You see, you're in for a lifetime of "And you went to Harvard?" Accidentally give the wrong amount of change in a transaction and it's, "And you went to Harvard?" Ask the guy at the hardware store how these jumper cables work and hear, "And you went to Harvard?" Forget just once that your underwear goes inside your pants and it's "and you went to Harvard." Get your head stuck in your niece's dollhouse because you wanted to see what it was like to be a giant and it's "Uncle Conan, you went to Harvard!?"
He went on to tell the story of his post-Harvard career, marked by low-paying jobs and bad career moves, like leaving SNL to write a sitcom that never made it to air. Even taking the Late Night post looked like a bad move at first, as he suffered a barrage of negative reviews. He winds up by telling the graduates not to fear failure:
Needless to say, I took a lot of criticism, some of it deserved, some of it excessive. And it hurt like you wouldn't believe. But I'm telling you all this for a reason. I've had a lot of success and I've had a lot of failure. I've looked good and I've looked bad. I've been praised and I've been criticized. But my mistakes have been necessary. Except for Wilson's House of Suede and Leather. That was just stupid.

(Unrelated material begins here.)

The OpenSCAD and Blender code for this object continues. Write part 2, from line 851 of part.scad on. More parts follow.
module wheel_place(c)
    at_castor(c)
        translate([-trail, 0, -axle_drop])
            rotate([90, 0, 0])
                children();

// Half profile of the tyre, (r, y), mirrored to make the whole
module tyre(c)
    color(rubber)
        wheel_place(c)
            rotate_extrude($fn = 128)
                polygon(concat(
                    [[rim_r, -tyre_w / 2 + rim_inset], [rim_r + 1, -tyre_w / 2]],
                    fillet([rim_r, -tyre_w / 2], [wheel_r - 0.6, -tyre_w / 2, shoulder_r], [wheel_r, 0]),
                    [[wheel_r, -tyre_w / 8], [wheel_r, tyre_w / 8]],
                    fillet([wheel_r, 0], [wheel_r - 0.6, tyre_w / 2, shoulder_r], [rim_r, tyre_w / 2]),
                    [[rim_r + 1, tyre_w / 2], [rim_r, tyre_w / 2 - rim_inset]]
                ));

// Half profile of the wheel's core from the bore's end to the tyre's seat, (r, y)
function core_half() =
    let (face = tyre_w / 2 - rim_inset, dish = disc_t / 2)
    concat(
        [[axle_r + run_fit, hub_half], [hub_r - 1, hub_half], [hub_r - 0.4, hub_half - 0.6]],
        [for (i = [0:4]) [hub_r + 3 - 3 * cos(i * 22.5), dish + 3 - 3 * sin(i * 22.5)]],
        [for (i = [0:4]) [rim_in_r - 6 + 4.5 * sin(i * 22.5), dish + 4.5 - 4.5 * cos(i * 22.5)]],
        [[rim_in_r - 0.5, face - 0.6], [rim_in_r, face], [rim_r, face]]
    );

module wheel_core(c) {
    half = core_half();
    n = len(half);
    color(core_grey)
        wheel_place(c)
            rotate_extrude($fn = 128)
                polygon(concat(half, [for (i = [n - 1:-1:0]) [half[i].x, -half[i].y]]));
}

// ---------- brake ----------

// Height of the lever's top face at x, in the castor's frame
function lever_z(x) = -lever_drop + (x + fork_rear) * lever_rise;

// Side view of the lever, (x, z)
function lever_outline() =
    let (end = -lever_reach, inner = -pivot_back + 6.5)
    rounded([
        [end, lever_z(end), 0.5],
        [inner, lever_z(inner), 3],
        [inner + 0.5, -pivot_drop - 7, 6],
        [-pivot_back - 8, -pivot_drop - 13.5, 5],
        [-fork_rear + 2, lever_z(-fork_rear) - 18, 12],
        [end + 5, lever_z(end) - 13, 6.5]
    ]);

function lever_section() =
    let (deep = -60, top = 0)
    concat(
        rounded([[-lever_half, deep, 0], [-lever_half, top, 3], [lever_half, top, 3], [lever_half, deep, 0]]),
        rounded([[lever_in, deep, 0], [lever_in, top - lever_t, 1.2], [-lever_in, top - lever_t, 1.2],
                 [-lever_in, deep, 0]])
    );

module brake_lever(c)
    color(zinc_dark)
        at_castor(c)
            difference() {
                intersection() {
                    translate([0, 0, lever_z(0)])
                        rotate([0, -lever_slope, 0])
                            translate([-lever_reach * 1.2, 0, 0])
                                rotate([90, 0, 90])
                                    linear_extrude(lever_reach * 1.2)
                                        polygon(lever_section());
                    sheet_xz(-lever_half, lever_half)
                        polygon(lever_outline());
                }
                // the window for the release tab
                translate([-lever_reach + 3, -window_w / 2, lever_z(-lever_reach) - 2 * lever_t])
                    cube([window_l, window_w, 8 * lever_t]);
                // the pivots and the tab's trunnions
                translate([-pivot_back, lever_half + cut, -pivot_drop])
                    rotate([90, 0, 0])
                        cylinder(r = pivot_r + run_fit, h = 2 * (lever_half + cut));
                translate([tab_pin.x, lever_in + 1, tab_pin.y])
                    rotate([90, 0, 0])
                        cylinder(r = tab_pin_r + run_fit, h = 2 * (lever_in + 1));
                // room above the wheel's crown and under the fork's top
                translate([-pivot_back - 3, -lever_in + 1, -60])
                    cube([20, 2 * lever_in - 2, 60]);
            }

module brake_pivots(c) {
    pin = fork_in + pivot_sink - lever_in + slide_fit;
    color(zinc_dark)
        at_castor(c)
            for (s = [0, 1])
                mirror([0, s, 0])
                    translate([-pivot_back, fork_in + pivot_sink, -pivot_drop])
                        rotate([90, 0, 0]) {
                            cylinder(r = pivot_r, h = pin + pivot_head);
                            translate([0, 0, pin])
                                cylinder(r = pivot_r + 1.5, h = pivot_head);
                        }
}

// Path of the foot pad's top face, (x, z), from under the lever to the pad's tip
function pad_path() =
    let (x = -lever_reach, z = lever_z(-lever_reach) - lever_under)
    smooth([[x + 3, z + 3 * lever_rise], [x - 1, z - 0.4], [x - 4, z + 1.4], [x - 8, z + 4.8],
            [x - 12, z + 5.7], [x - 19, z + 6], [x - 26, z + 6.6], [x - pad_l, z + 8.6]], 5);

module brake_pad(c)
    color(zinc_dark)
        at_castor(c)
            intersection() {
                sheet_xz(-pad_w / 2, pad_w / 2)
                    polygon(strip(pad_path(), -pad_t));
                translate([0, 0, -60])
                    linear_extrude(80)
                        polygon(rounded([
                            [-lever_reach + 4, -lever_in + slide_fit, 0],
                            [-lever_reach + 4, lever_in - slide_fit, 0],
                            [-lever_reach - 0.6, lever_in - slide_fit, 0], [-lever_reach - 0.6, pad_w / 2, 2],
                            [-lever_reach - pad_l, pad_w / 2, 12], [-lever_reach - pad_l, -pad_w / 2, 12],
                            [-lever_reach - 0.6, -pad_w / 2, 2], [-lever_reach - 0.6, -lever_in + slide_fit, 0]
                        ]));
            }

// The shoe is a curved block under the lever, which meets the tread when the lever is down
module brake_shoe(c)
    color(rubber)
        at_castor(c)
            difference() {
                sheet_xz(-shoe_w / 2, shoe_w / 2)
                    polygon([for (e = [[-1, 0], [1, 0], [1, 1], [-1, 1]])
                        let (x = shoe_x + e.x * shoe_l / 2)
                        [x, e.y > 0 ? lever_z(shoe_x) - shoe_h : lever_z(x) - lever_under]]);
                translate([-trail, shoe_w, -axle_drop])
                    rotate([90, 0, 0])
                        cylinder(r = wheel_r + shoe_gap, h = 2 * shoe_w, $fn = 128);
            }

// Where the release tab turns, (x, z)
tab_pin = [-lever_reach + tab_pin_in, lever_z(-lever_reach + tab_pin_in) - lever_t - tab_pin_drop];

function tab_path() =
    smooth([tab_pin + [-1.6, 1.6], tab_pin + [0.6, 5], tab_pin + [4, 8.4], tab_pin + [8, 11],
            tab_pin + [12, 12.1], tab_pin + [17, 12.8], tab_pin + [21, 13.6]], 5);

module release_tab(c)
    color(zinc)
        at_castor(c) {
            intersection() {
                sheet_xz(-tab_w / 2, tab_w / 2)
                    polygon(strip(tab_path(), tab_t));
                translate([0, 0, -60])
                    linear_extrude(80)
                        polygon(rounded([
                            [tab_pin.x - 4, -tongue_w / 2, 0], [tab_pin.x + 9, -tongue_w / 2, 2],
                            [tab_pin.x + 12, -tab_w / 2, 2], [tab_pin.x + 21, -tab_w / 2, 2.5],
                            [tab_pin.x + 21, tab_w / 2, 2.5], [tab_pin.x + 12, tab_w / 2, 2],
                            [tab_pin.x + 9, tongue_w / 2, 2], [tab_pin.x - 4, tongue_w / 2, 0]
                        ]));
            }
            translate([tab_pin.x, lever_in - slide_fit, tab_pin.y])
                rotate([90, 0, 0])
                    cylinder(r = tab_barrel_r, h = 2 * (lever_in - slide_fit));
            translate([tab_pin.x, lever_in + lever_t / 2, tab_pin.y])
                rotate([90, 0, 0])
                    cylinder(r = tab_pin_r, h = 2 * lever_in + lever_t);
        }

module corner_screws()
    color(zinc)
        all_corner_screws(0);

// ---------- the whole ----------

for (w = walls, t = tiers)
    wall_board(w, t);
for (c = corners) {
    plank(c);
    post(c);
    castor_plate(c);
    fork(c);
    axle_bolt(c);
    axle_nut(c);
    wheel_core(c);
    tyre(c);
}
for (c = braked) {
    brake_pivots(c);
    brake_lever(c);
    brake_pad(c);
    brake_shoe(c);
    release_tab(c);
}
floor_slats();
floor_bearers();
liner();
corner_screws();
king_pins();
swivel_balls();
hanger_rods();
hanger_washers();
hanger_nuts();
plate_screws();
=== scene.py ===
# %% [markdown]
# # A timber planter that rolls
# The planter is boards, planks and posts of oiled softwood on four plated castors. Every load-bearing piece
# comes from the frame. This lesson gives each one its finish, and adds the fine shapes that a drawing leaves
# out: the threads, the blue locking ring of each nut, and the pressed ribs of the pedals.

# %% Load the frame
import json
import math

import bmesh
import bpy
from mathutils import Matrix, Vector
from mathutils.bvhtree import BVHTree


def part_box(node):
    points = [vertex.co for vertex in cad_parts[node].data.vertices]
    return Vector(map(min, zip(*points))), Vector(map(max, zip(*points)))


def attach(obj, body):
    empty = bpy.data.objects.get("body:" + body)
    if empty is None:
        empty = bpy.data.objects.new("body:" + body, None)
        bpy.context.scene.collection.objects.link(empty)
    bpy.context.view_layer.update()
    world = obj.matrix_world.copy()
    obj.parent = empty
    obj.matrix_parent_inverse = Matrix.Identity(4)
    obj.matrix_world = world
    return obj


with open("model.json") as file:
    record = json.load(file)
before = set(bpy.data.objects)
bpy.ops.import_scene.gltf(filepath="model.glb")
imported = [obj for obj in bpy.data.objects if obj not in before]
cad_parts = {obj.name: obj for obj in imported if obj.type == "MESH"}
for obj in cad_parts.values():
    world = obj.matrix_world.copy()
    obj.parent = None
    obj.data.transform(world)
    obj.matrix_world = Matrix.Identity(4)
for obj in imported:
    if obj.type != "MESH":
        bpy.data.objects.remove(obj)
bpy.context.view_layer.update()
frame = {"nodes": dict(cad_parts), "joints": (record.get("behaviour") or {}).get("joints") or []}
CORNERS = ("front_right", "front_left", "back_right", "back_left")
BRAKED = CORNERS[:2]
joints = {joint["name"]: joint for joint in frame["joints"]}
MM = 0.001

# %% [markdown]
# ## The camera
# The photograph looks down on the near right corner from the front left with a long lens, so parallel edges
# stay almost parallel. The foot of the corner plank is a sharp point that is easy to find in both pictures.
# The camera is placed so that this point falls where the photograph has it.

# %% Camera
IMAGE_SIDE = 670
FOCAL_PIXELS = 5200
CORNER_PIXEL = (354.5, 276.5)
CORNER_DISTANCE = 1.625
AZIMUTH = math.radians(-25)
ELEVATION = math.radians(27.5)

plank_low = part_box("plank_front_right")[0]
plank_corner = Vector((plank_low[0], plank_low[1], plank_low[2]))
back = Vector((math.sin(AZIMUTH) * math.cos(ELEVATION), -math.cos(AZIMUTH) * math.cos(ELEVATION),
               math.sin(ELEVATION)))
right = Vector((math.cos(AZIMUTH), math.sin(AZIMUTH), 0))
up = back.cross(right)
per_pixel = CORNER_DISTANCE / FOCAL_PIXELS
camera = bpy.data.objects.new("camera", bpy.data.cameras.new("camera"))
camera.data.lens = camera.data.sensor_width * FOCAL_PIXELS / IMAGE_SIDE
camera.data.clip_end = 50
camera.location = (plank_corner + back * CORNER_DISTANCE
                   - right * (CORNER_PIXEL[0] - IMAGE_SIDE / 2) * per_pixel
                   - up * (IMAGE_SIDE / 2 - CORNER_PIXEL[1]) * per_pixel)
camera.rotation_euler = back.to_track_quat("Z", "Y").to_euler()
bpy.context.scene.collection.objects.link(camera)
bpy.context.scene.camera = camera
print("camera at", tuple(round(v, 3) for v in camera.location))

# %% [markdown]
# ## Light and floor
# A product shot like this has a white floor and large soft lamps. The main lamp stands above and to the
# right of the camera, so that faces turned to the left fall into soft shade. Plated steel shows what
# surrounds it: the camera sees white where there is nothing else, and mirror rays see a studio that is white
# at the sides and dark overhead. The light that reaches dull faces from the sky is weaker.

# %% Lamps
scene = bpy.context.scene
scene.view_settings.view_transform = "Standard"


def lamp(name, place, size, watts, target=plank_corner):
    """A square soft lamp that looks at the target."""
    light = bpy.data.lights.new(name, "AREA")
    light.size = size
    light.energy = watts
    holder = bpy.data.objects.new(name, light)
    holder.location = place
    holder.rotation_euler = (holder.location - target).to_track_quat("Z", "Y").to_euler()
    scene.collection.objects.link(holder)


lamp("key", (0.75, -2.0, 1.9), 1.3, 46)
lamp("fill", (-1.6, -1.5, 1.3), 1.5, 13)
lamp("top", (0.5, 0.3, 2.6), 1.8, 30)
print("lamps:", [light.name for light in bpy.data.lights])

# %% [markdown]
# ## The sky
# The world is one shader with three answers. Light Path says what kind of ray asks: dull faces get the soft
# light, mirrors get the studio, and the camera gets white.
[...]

I've dwelled on my failures today because, as graduates of Harvard, your biggest liability is your need to succeed. Your need to always find yourself on the sweet side of the bell curve. Because success is a lot like a bright, white tuxedo. You feel terrific when you get it, but then you're desperately afraid of getting it dirty, of spoiling it in any way.
I left the cocoon of Harvard, I left the cocoon of Saturday Night Live, I left the cocoon of The Simpsons. And each time it was bruising and tumultuous. And yet, every failure was freeing, and today I'm as nostalgic for the bad as I am for the good.

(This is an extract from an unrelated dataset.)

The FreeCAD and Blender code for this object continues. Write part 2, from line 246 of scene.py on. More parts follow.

So, that's what I wish for all of you: the bad as well as the good. Fall down, make a mess, break something occasionally. And remember that the story is never over.
That's a gem -- buried in the laugh lines, something these graduates really needed to hear. If you've gone to a school like Harvard or MIT, you either succeed big or you never get over the sense that you could have done more with your opportunities. And a fear of big failure can keep you from taking the risks that could lead to big success, so you settle instead for middling security.
Conan and I started college the same year. I could have been his classmate, as I had an offer from Harvard, but declined it for MIT's offer because I figured an engineering degree would give me a better chance at a job after graduation. (Yes, there is a difference between being smart and being savvy.) Some night, when I'm feeling especially rueful, I'll tell the story of what went into that decision. Don't get me wrong -- I made wonderful friends at MIT, I got a solid education, and I have many happy memories. And MIT is a great choice if you are in love with science or engineering. I chose MIT because it promised a career that would provide a secure future in comfortable surroundings, not necessarily a career that I would love.
Looking at my job history and Conan's circa 1990, my choice of MIT and engineering looked pretty sound -- I had been continuously employed, my salary had gone up every year, and I had received job offers from competing companies. Since 1990, I've stayed on a linear track. Conan took risks, was doing something he loved, and after a slow and bumpy start his rise was exponential. Of course, his career track may just as easily have followed a spectacular downward curve, but at least he'd be failing while doing something he loved.
The Bible reminds us that neither earthly success or earthly failure are permanent:
So my heart began to despair over all my toilsome labor under the sun. For a man may do his work with wisdom, knowledge and skill, and then he must leave all he owns to someone who has not worked for it. This too is meaningless and a great misfortune. What does a man get for all the toil and anxious striving with which he labors under the sun? All his days his work is pain and grief; even at night his mind does not rest. This too is meaningless.
In light of this reality:
A man can do nothing better than to eat and drink and find satisfaction in his work. This too, I see, is from the hand of God, for without him, who can eat or find enjoyment?
My advice to my graduating cousin? Understand and delight in your God-given abilities and inclinations. Find a job you will love. Use college to help you get there. Don't play it safe.
UPDATE: Steve Young has written a graduation address with a similar theme, which begins, "THE MOST IMPORTANT FACTOR TO SUCCESS IS FAILURE!" Citing the examples of Elvis Presley, Oprah Winfrey, and Walter Cronkite, Young writes:
All these people share one thing in common. They ignored the "experts." They refused to let hardships stop them on the road to victory. They learned that every triumphant discovery resulted from many unsuccessful experiments; that every home run has been tempered by a multitude of missed swings; that every great script was built on the back of endless rewrites; that every top performer has been humiliated by more than one performance; that failure is part of the process that breeds success.